-- Short exercise --
Repeat each line word for word.

-- Provided material --
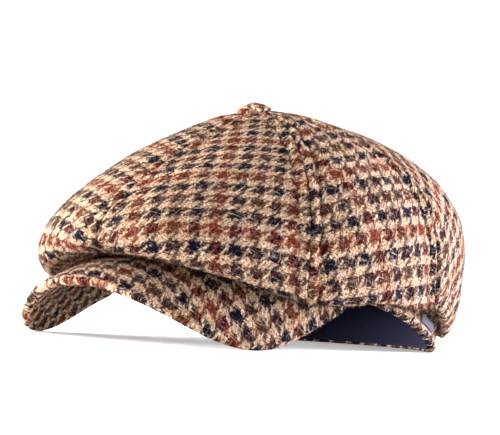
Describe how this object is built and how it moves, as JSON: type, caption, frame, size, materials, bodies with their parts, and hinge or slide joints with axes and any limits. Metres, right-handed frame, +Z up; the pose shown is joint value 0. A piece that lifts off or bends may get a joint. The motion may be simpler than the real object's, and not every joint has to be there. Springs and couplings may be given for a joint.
{
  "type": "newsboy cap",
  "caption": "Panelled newsboy cap in brown and navy check tweed: full soft crown over a band, curved stiff peak, covered button and a small plain metal tab.",
  "frame": {"origin": "middle of the cap's outline seen from above, at the height of the surface it stands on", "axes": "+Z up from the surface, -Y towards the peak, +X towards the wearer's left"},
  "size_m": [0.2164, 0.2714, 0.1333],
  "materials": {
    "tweed": "fuzzy woollen twill in a check of navy, rust, dark brown and beige",
    "navy_cloth": "matt navy cotton tape",
    "dark_metal": "dark grey metal, plain satin"
  },
  "bodies": {
    "root": {"panel_front_left": "tweed", "panel_side_left": "tweed", "panel_back_left": "tweed", "panel_back_right": "tweed", "panel_side_right": "tweed", "panel_front_right": "tweed", "band": "tweed", "peak": "tweed", "button": "tweed", "sweatband": "navy_cloth", "tab": "dark_metal"}
  },
  "joints": []
}
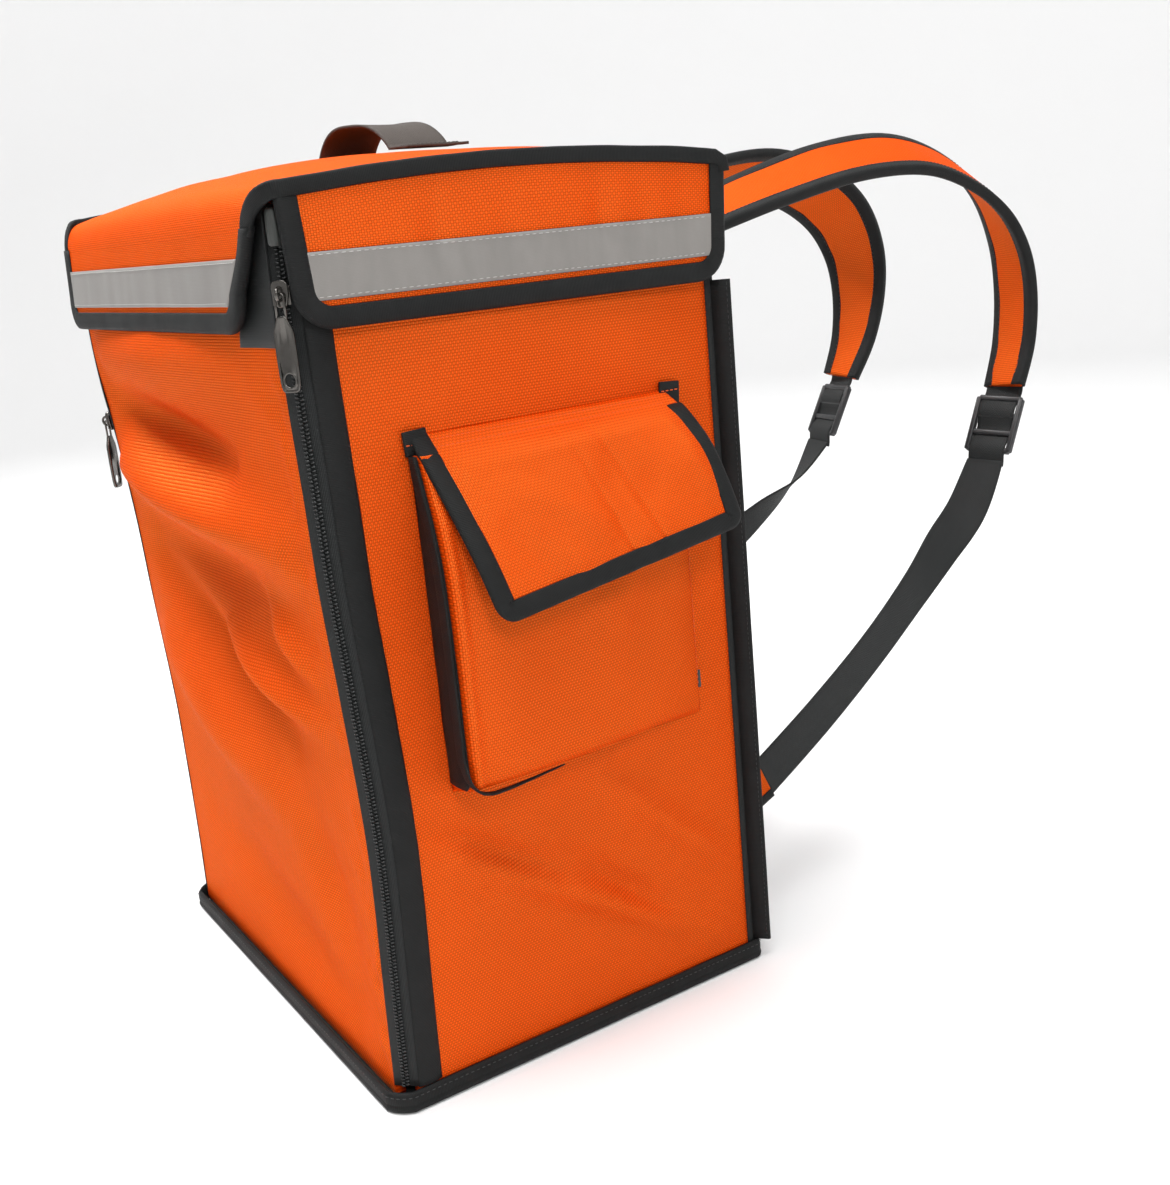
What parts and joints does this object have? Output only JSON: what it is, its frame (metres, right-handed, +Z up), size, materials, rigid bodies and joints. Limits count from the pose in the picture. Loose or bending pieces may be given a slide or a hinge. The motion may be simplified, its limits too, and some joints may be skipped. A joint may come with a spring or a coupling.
{
  "type": "insulated delivery backpack",
  "caption": "Boxy orange padded backpack for hot food, with a flapped domed lid, front corner zips, a bellows side pocket, top handle and shoulder straps.",
  "frame": {"origin": "middle of the base panel's underside, where the bag stands on the floor", "axes": "+Z up to the lid, -Y out of the zipped front, +Y out of the back towards the wearer, +X out of the side with the pocket"},
  "size_m": [0.4066, 0.656, 0.5485],
  "materials": {
    "orange_nylon": "coated orange nylon in a coarse basket weave",
    "black_cloth": "matt black coated cloth",
    "black_binding": "folded black nylon binding tape",
    "grey_reflector": "grey reflective tape, satin",
    "dark_webbing": "dark brown-black woven webbing",
    "black_zip": "black zip tape and nylon coil",
    "grey_sleeve": "ribbed dark grey sleeve",
    "dark_metal": "gunmetal plating, satin",
    "black_plastic": "moulded black plastic"
  },
  "bodies": {
    "bag": {"front_panel": "orange_nylon", "side_panel_right": "orange_nylon", "side_panel_left": "orange_nylon", "lid_panel": "orange_nylon", "lid_flap_front": "orange_nylon", "lid_flap_right": "orange_nylon", "lid_flap_left": "orange_nylon", "pocket_body": "orange_nylon", "pocket_flap": "orange_nylon", "shoulder_strap_right": "orange_nylon", "shoulder_strap_left": "orange_nylon", "strap_wing_right": "orange_nylon", "strap_wing_left": "orange_nylon", "base_panel": "black_cloth", "back_panel": "black_cloth", "base_binding": "black_binding", "back_seam_right": "black_binding", "back_seam_left": "black_binding", "corner_binding_right": "black_binding", "corner_binding_left": "black_binding", "lid_seam_right": "black_binding", "lid_seam_left": "black_binding", "flap_binding_front": "black_binding", "flap_binding_right": "black_binding", "flap_binding_left": "black_binding", "pocket_binding": "black_binding", "pocket_flap_binding": "black_binding", "pocket_tab_front": "black_binding", "pocket_tab_rear": "black_binding", "strap_binding_right_inner": "black_binding", "strap_binding_right_outer": "black_binding", "strap_binding_left_inner": "black_binding", "strap_binding_left_outer": "black_binding", "strap_yoke": "black_binding", "reflector_front": "grey_reflector", "reflector_right": "grey_reflector", "reflector_left": "grey_reflector", "top_handle": "dark_webbing", "strap_webbing_right": "dark_webbing", "strap_webbing_left": "dark_webbing", "zip_chain_right": "black_zip", "zip_chain_left": "black_zip", "zip_tape_right": "black_zip", "zip_tape_left": "black_zip", "zip_sleeve_right": "grey_sleeve", "zip_sleeve_left": "grey_sleeve", "zip_slider_right": "dark_metal", "zip_slider_left": "dark_metal", "ladder_lock_right": "black_plastic", "ladder_lock_left": "black_plastic"},
    "right_pull": {"zip_pull_right": "dark_metal"},
    "left_pull": {"zip_pull_left": "dark_metal"}
  },
  "joints": [
    {"name": "right_pull_swing", "type": "hinge", "parent": "bag", "child": "right_pull", "pos_m": [0.17449, -0.13231, 0.456], "axis": [-0.7071, -0.7071, 0], "range_deg": [0, 105]},
    {"name": "left_pull_swing", "type": "hinge", "parent": "bag", "child": "left_pull", "pos_m": [-0.17449, -0.13653, 0.372], "axis": [-0.7071, 0.7071, 0], "range_deg": [0, 150]}
  ]
}
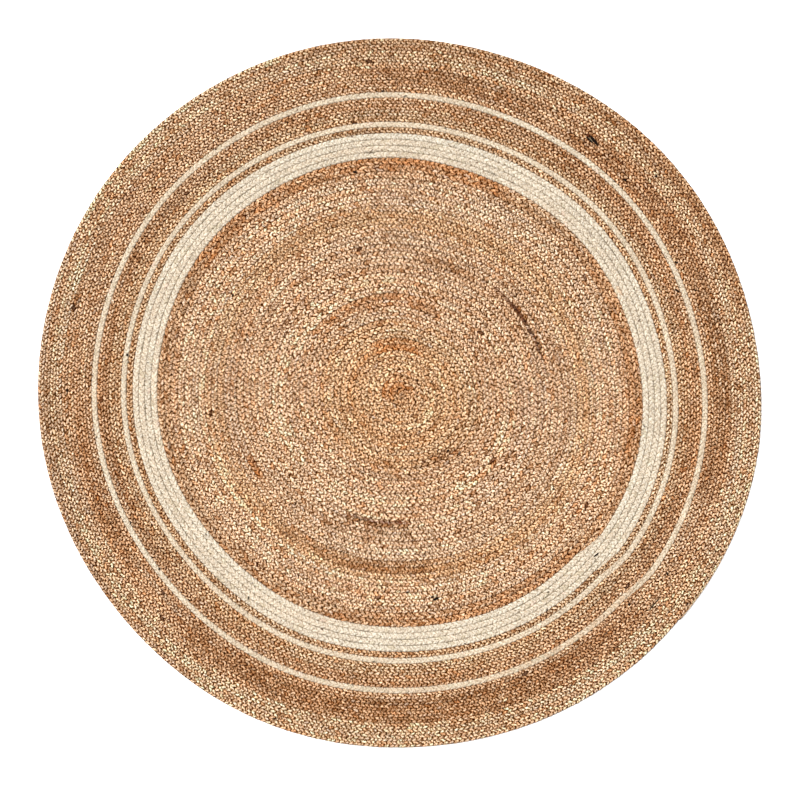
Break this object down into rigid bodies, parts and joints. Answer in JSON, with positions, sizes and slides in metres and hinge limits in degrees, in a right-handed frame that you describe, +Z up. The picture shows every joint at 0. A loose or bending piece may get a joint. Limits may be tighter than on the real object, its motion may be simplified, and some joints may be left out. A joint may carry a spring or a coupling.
{
  "type": "round braided jute rug",
  "caption": "Round flat rug of braided jute coiled from the middle and sewn edge to edge, tan with cream bands of bleached jute, lying flat on the floor.",
  "frame": {"origin": "on the floor under the middle of the rug's outline", "axes": "+Z up, out of the rug's top; +X and +Y lie in the floor, and the lengths of braid join at 321 degrees from +X towards +Y"},
  "size_m": [1.5126, 1.4832, 0.008],
  "materials": {
    "natural_jute": "dry, matt, coarse tan jute fibre in a flat three-strand braid",
    "bleached_jute": "dry, matt, bleached cream jute fibre in a flat three-strand braid"
  },
  "bodies": {
    "root": {"inner_field": "natural_jute", "wide_cream_band": "bleached_jute", "single_natural_row": "natural_jute", "inner_cream_row": "bleached_jute", "natural_band": "natural_jute", "outer_cream_row": "bleached_jute", "outer_border": "natural_jute"}
  },
  "joints": []
}
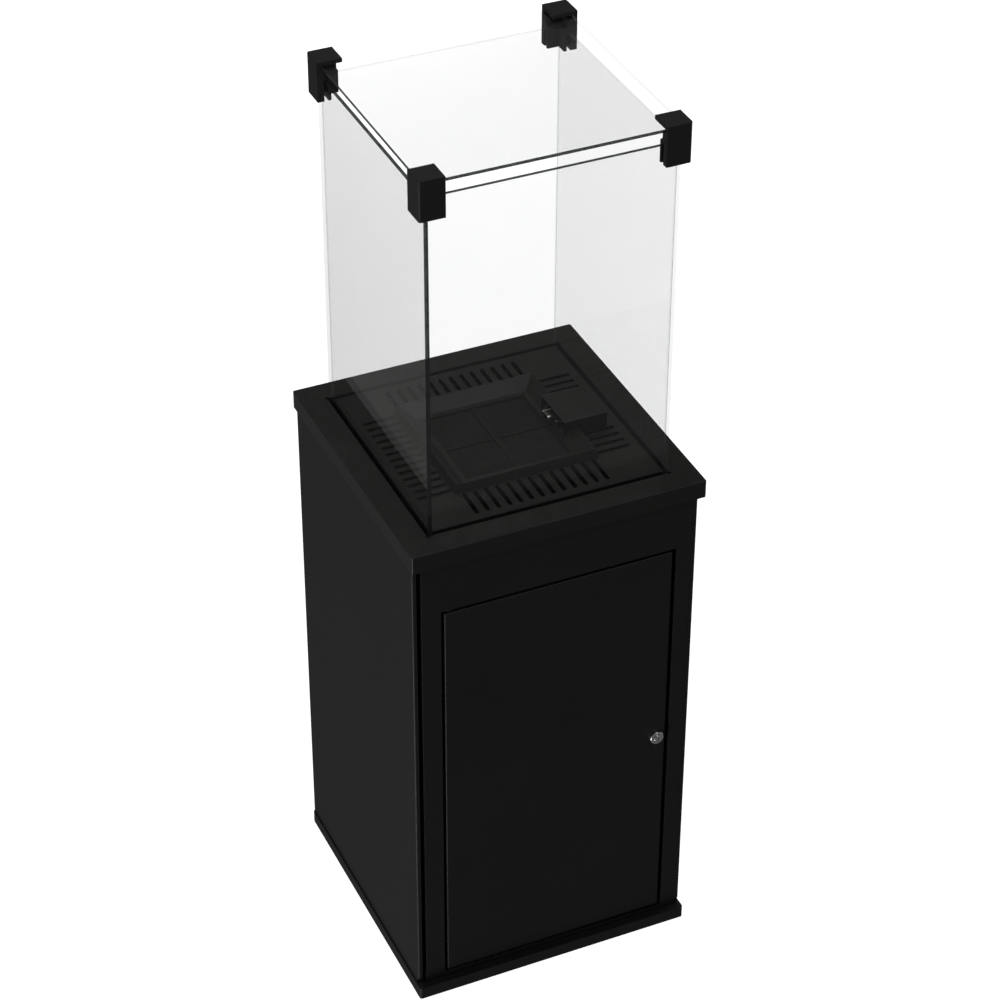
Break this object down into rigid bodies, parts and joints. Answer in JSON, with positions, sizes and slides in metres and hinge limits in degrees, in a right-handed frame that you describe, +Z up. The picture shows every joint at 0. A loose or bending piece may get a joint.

-- Solution to this task --
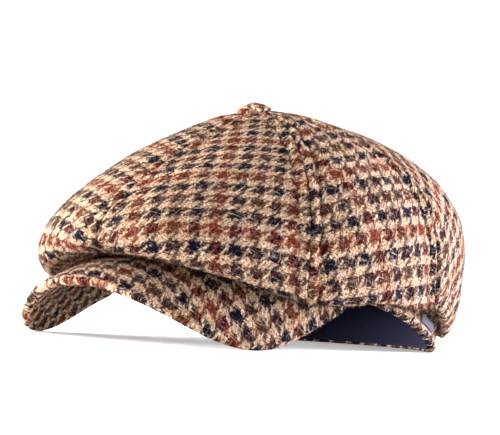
Describe how this object is built and how it moves, as JSON: type, caption, frame, size, materials, bodies with their parts, and hinge or slide joints with axes and any limits. Metres, right-handed frame, +Z up; the pose shown is joint value 0. A piece that lifts off or bends may get a joint. The motion may be simpler than the real object's, and not every joint has to be there. Springs and couplings may be given for a joint.
{
  "type": "newsboy cap",
  "caption": "Panelled newsboy cap in brown and navy check tweed: full soft crown over a band, curved stiff peak, covered button and a small plain metal tab.",
  "frame": {"origin": "middle of the cap's outline seen from above, at the height of the surface it stands on", "axes": "+Z up from the surface, -Y towards the peak, +X towards the wearer's left"},
  "size_m": [0.2164, 0.2714, 0.1333],
  "materials": {
    "tweed": "fuzzy woollen twill in a check of navy, rust, dark brown and beige",
    "navy_cloth": "matt navy cotton tape",
    "dark_metal": "dark grey metal, plain satin"
  },
  "bodies": {
    "root": {"panel_front_left": "tweed", "panel_side_left": "tweed", "panel_back_left": "tweed", "panel_back_right": "tweed", "panel_side_right": "tweed", "panel_front_right": "tweed", "band": "tweed", "peak": "tweed", "button": "tweed", "sweatband": "navy_cloth", "tab": "dark_metal"}
  },
  "joints": []
}
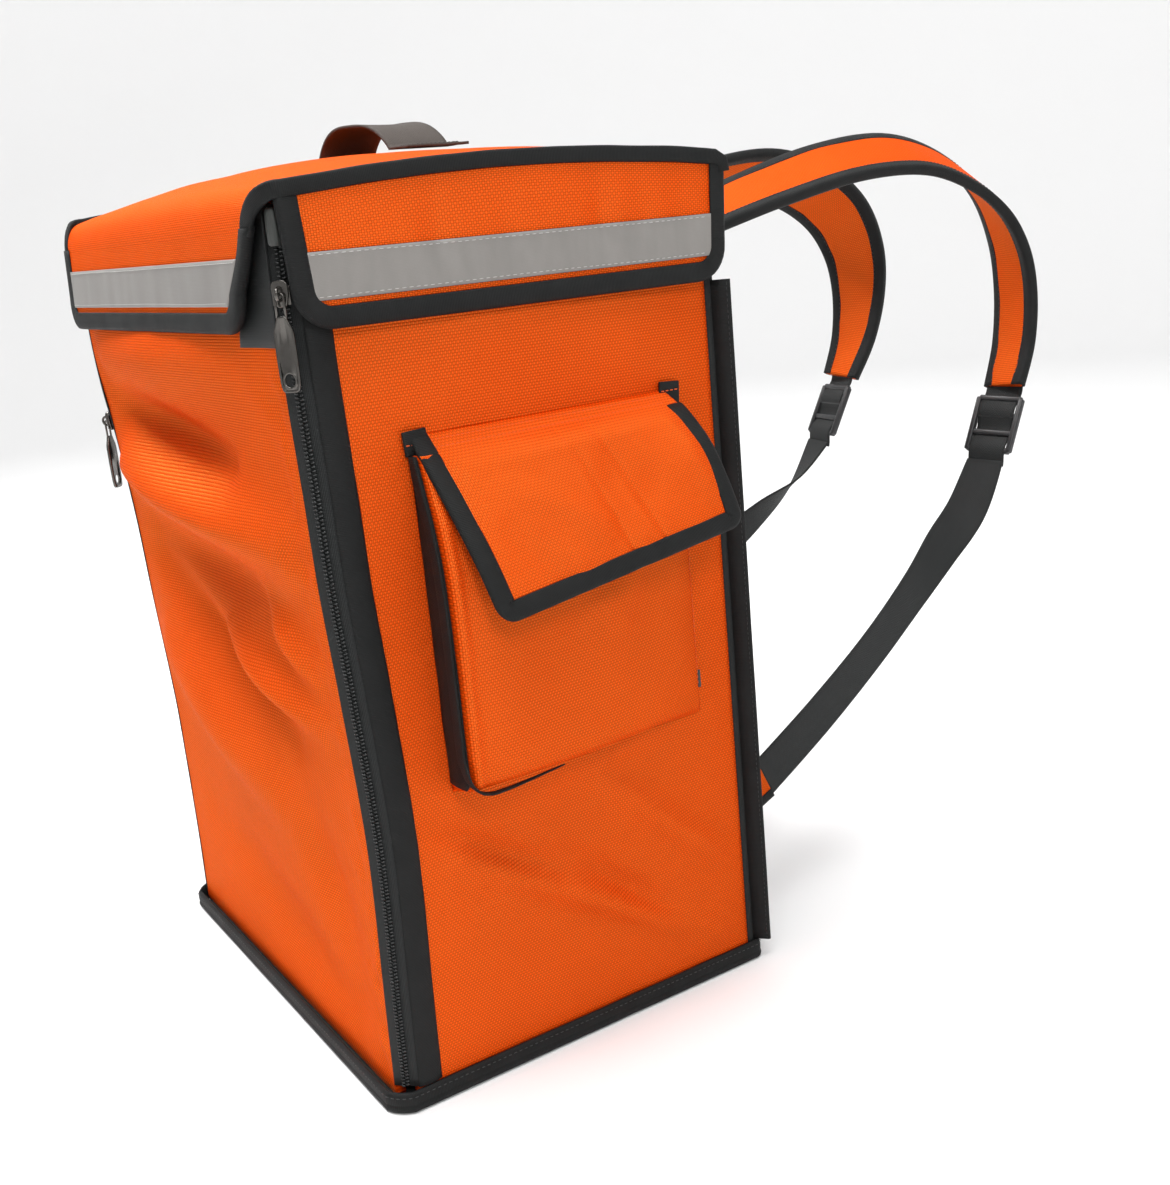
What parts and joints does this object have? Output only JSON: what it is, its frame (metres, right-handed, +Z up), size, materials, rigid bodies and joints. Limits count from the pose in the picture. Loose or bending pieces may be given a slide or a hinge. The motion may be simplified, its limits too, and some joints may be skipped. A joint may come with a spring or a coupling.
{
  "type": "insulated delivery backpack",
  "caption": "Boxy orange padded backpack for hot food, with a flapped domed lid, front corner zips, a bellows side pocket, top handle and shoulder straps.",
  "frame": {"origin": "middle of the base panel's underside, where the bag stands on the floor", "axes": "+Z up to the lid, -Y out of the zipped front, +Y out of the back towards the wearer, +X out of the side with the pocket"},
  "size_m": [0.4066, 0.656, 0.5485],
  "materials": {
    "orange_nylon": "coated orange nylon in a coarse basket weave",
    "black_cloth": "matt black coated cloth",
    "black_binding": "folded black nylon binding tape",
    "grey_reflector": "grey reflective tape, satin",
    "dark_webbing": "dark brown-black woven webbing",
    "black_zip": "black zip tape and nylon coil",
    "grey_sleeve": "ribbed dark grey sleeve",
    "dark_metal": "gunmetal plating, satin",
    "black_plastic": "moulded black plastic"
  },
  "bodies": {
    "bag": {"front_panel": "orange_nylon", "side_panel_right": "orange_nylon", "side_panel_left": "orange_nylon", "lid_panel": "orange_nylon", "lid_flap_front": "orange_nylon", "lid_flap_right": "orange_nylon", "lid_flap_left": "orange_nylon", "pocket_body": "orange_nylon", "pocket_flap": "orange_nylon", "shoulder_strap_right": "orange_nylon", "shoulder_strap_left": "orange_nylon", "strap_wing_right": "orange_nylon", "strap_wing_left": "orange_nylon", "base_panel": "black_cloth", "back_panel": "black_cloth", "base_binding": "black_binding", "back_seam_right": "black_binding", "back_seam_left": "black_binding", "corner_binding_right": "black_binding", "corner_binding_left": "black_binding", "lid_seam_right": "black_binding", "lid_seam_left": "black_binding", "flap_binding_front": "black_binding", "flap_binding_right": "black_binding", "flap_binding_left": "black_binding", "pocket_binding": "black_binding", "pocket_flap_binding": "black_binding", "pocket_tab_front": "black_binding", "pocket_tab_rear": "black_binding", "strap_binding_right_inner": "black_binding", "strap_binding_right_outer": "black_binding", "strap_binding_left_inner": "black_binding", "strap_binding_left_outer": "black_binding", "strap_yoke": "black_binding", "reflector_front": "grey_reflector", "reflector_right": "grey_reflector", "reflector_left": "grey_reflector", "top_handle": "dark_webbing", "strap_webbing_right": "dark_webbing", "strap_webbing_left": "dark_webbing", "zip_chain_right": "black_zip", "zip_chain_left": "black_zip", "zip_tape_right": "black_zip", "zip_tape_left": "black_zip", "zip_sleeve_right": "grey_sleeve", "zip_sleeve_left": "grey_sleeve", "zip_slider_right": "dark_metal", "zip_slider_left": "dark_metal", "ladder_lock_right": "black_plastic", "ladder_lock_left": "black_plastic"},
    "right_pull": {"zip_pull_right": "dark_metal"},
    "left_pull": {"zip_pull_left": "dark_metal"}
  },
  "joints": [
    {"name": "right_pull_swing", "type": "hinge", "parent": "bag", "child": "right_pull", "pos_m": [0.17449, -0.13231, 0.456], "axis": [-0.7071, -0.7071, 0], "range_deg": [0, 105]},
    {"name": "left_pull_swing", "type": "hinge", "parent": "bag", "child": "left_pull", "pos_m": [-0.17449, -0.13653, 0.372], "axis": [-0.7071, 0.7071, 0], "range_deg": [0, 150]}
  ]
}
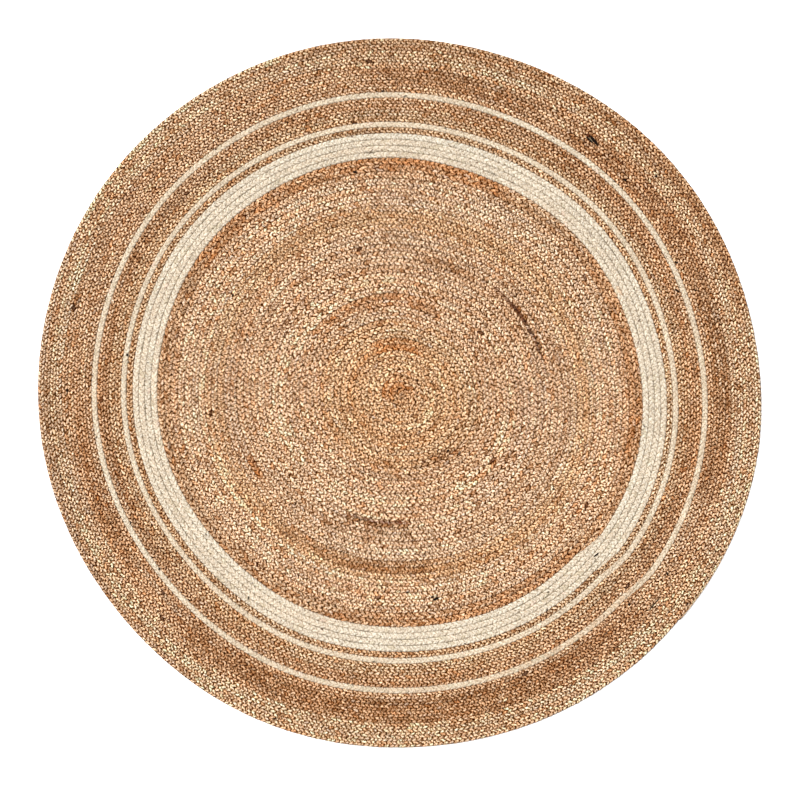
Break this object down into rigid bodies, parts and joints. Answer in JSON, with positions, sizes and slides in metres and hinge limits in degrees, in a right-handed frame that you describe, +Z up. The picture shows every joint at 0. A loose or bending piece may get a joint. Limits may be tighter than on the real object, its motion may be simplified, and some joints may be left out. A joint may carry a spring or a coupling.
{
  "type": "round braided jute rug",
  "caption": "Round flat rug of braided jute coiled from the middle and sewn edge to edge, tan with cream bands of bleached jute, lying flat on the floor.",
  "frame": {"origin": "on the floor under the middle of the rug's outline", "axes": "+Z up, out of the rug's top; +X and +Y lie in the floor, and the lengths of braid join at 321 degrees from +X towards +Y"},
  "size_m": [1.5126, 1.4832, 0.008],
  "materials": {
    "natural_jute": "dry, matt, coarse tan jute fibre in a flat three-strand braid",
    "bleached_jute": "dry, matt, bleached cream jute fibre in a flat three-strand braid"
  },
  "bodies": {
    "root": {"inner_field": "natural_jute", "wide_cream_band": "bleached_jute", "single_natural_row": "natural_jute", "inner_cream_row": "bleached_jute", "natural_band": "natural_jute", "outer_cream_row": "bleached_jute", "outer_border": "natural_jute"}
  },
  "joints": []
}
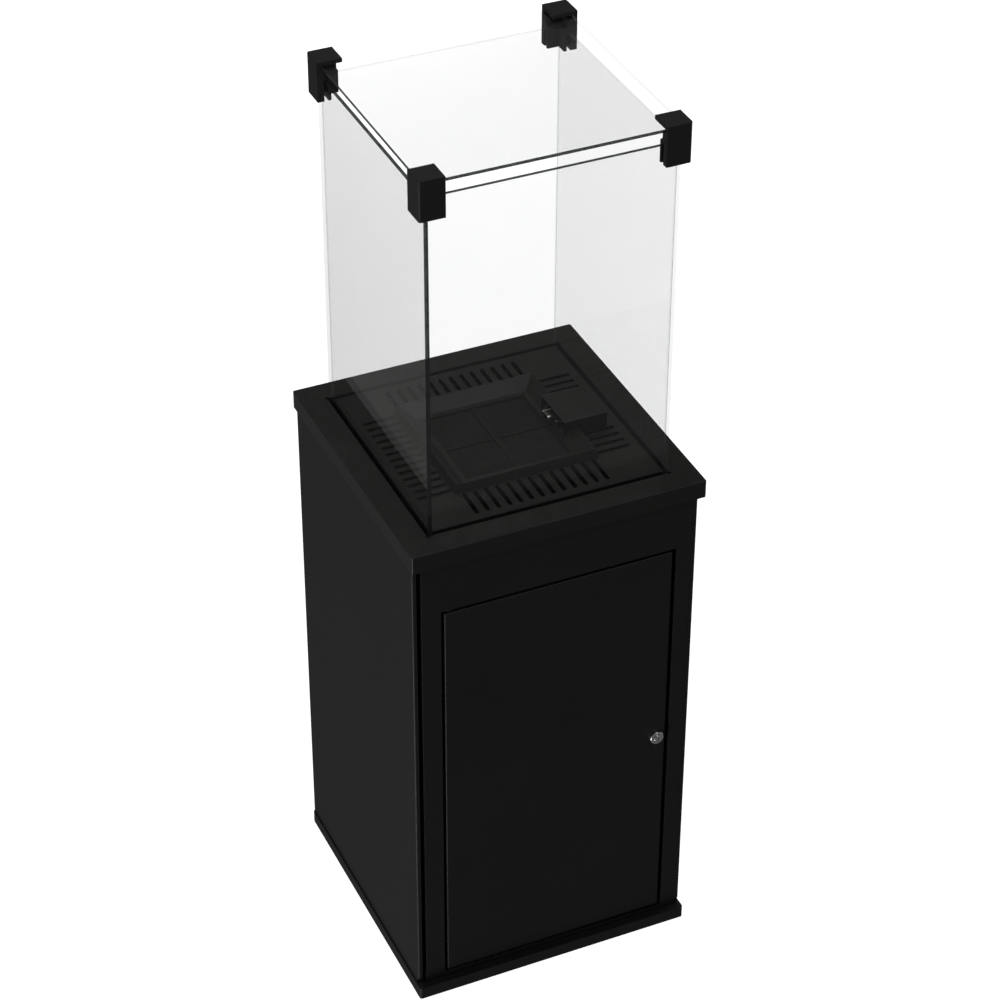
Break this object down into rigid bodies, parts and joints. Answer in JSON, with positions, sizes and slides in metres and hinge limits in degrees, in a right-handed frame that you describe, +Z up. The picture shows every joint at 0. A loose or bending piece may get a joint.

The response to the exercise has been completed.